• **Instruction**
In the listing below, pick out lines with "bodies".
* BEGIN Data section *
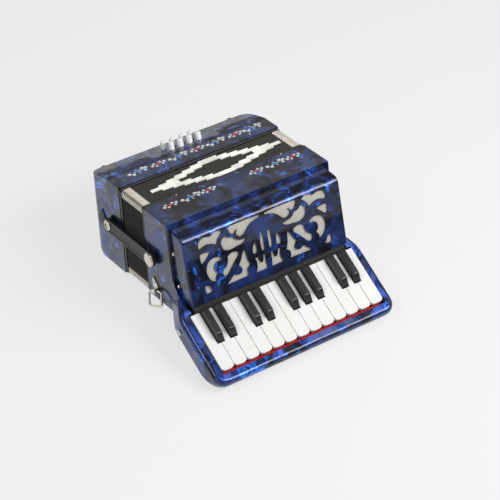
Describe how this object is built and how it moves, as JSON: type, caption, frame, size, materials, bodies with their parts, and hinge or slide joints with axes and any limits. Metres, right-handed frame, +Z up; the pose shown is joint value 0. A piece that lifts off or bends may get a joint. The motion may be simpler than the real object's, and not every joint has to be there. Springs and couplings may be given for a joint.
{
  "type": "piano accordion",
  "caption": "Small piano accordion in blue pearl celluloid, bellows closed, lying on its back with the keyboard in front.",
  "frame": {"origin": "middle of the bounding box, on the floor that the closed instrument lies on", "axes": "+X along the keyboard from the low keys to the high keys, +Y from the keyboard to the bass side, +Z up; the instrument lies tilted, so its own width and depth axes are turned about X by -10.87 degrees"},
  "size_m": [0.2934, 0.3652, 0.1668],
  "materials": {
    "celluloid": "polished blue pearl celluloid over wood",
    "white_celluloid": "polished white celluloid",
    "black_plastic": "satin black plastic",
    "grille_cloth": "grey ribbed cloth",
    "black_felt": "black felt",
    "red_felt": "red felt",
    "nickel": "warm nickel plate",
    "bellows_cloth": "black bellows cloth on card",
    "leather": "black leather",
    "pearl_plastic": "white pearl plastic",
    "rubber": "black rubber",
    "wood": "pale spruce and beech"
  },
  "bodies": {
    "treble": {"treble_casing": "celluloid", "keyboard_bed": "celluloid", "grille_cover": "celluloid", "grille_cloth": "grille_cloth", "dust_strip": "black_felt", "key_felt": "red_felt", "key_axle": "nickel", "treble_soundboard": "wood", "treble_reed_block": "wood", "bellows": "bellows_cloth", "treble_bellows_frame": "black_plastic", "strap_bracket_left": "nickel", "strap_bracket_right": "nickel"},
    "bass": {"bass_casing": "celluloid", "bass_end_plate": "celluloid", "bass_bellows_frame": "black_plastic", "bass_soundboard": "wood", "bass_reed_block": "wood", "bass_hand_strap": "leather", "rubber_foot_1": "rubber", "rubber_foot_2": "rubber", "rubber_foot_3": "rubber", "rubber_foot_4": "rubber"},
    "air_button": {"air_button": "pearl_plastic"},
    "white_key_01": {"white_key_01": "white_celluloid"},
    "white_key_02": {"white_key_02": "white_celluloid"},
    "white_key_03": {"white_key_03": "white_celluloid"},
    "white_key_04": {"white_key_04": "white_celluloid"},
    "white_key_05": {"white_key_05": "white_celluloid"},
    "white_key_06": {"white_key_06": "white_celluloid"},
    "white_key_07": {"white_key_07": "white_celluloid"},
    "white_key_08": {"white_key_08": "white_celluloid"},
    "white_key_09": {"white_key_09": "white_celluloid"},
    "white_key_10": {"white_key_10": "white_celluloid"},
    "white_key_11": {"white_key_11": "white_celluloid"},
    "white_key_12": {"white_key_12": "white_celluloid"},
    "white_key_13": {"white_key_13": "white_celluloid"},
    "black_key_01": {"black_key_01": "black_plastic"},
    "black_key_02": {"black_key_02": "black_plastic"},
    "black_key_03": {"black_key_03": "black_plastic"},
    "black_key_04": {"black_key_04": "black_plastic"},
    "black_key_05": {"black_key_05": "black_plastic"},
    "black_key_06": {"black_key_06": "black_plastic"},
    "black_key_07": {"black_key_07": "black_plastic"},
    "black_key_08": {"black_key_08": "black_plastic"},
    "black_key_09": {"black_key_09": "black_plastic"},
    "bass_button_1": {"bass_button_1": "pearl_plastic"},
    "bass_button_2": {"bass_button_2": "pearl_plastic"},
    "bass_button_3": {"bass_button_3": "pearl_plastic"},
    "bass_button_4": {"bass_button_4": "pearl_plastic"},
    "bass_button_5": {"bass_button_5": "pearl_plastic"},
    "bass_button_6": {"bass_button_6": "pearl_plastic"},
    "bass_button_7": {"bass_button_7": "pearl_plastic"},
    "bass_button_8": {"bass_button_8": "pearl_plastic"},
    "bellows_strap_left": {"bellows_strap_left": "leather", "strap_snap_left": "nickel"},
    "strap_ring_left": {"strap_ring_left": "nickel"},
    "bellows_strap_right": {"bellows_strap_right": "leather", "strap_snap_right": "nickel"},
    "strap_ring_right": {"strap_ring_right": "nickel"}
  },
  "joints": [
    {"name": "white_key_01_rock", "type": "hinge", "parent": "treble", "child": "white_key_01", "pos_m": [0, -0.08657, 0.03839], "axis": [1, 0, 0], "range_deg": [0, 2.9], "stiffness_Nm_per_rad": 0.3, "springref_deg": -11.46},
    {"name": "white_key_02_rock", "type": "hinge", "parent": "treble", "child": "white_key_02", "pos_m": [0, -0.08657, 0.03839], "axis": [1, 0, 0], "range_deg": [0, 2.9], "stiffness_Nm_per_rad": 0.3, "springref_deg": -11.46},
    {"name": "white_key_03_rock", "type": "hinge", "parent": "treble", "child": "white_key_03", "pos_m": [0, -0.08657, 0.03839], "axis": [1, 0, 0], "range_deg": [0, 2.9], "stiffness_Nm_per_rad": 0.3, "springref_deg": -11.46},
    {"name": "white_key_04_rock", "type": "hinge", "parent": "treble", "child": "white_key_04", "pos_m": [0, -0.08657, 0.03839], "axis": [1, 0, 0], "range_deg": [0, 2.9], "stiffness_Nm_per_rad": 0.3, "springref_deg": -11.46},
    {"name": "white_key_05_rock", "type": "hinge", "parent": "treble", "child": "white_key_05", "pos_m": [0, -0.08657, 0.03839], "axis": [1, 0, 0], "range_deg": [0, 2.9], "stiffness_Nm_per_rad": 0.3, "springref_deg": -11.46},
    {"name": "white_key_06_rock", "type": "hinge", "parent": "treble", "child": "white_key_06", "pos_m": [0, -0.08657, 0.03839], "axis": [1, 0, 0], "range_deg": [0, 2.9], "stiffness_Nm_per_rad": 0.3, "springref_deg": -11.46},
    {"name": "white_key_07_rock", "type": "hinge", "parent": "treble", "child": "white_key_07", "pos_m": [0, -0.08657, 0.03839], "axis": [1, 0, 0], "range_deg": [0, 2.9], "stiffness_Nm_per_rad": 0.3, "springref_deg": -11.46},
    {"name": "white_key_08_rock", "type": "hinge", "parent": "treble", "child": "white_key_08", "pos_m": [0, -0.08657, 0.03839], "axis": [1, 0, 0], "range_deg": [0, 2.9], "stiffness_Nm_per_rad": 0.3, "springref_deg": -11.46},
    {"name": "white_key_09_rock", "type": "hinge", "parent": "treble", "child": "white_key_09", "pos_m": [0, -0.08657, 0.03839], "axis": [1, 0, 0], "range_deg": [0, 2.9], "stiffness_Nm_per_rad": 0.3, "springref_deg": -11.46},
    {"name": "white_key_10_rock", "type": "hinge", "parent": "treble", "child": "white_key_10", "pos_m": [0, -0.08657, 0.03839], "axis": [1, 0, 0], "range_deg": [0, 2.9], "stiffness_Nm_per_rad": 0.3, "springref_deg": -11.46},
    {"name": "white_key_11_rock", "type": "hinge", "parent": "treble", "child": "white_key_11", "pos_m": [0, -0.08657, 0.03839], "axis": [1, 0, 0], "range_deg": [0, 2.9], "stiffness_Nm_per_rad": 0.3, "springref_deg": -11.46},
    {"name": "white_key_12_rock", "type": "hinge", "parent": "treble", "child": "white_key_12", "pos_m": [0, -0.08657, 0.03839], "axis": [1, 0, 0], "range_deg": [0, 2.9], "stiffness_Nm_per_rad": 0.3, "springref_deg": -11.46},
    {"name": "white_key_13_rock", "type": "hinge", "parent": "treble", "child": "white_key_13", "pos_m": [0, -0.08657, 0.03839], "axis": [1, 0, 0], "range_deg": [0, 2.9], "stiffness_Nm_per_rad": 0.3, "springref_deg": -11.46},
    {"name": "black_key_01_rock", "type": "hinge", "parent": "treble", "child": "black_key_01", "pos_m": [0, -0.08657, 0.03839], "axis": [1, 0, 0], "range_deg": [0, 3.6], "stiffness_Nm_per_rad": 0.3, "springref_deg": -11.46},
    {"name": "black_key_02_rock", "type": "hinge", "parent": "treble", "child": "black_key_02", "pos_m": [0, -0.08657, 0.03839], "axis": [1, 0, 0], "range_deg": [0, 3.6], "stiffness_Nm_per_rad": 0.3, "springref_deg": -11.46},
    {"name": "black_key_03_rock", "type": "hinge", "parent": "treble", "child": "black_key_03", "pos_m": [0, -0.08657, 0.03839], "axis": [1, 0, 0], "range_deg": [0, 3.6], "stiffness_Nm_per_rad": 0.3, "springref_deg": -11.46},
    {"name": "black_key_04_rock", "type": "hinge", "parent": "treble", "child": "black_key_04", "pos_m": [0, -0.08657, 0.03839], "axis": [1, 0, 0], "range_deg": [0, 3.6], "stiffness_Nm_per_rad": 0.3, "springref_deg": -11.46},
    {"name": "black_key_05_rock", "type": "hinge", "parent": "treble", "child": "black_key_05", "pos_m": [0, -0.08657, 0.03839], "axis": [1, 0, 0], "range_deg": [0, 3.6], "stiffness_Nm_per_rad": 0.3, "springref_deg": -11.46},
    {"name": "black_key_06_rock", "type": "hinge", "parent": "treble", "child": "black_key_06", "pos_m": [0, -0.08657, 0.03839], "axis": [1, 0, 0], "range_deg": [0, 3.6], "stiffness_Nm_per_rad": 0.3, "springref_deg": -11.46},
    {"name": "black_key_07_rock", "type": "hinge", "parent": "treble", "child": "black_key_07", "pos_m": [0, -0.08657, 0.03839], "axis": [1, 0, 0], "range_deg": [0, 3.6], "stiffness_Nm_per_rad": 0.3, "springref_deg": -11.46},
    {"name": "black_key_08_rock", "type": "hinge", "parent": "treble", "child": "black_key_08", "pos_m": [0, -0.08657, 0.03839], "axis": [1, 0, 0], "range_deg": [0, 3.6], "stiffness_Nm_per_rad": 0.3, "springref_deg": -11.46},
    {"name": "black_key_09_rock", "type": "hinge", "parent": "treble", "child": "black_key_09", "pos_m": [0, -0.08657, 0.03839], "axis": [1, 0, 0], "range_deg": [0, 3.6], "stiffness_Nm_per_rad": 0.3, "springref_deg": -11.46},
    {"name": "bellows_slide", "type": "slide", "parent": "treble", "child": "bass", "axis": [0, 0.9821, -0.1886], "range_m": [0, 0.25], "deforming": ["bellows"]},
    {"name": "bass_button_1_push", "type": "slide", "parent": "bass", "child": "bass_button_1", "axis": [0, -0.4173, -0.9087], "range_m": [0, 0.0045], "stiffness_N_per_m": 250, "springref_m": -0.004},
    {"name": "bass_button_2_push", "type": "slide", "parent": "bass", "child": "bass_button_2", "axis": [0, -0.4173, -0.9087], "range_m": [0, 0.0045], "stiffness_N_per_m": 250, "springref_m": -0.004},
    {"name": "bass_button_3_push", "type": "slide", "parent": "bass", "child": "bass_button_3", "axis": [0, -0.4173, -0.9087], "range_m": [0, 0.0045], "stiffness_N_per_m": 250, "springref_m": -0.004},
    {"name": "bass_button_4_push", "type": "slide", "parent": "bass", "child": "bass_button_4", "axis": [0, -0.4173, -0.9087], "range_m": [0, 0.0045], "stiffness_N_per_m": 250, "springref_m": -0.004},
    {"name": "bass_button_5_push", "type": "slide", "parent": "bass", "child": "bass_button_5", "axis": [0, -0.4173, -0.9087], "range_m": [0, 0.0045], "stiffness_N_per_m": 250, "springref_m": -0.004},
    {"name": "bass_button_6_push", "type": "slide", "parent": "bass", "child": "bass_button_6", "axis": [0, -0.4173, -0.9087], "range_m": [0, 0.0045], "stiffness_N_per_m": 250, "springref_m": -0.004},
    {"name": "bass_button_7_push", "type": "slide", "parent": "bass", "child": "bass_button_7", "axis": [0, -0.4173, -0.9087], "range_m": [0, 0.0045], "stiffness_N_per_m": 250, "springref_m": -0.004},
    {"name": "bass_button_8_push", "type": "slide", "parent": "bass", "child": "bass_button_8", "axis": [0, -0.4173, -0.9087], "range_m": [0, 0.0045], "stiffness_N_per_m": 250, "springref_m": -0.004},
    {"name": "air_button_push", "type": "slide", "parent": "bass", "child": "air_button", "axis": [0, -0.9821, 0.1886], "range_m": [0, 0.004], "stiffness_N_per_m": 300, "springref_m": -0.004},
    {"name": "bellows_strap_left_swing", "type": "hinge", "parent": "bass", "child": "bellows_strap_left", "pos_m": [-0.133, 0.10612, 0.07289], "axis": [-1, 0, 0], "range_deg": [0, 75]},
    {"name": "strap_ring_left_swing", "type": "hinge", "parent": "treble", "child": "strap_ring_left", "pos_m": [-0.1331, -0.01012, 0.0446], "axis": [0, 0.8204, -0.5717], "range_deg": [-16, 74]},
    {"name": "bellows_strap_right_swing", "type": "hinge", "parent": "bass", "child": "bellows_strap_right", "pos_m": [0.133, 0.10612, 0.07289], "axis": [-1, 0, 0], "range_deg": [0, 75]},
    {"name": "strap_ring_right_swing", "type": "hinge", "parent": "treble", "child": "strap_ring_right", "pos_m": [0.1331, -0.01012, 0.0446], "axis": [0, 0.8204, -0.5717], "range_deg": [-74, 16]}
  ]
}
* END Data section *
• **Task result**
Describe how this object is built and how it moves, as JSON: type, caption, frame, size, materials, bodies with their parts, and hinge or slide joints with axes and any limits. Metres, right-handed frame, +Z up; the pose shown is joint value 0. A piece that lifts off or bends may get a joint. The motion may be simpler than the real object's, and not every joint has to be there. Springs and couplings may be given for a joint.
  "bodies": {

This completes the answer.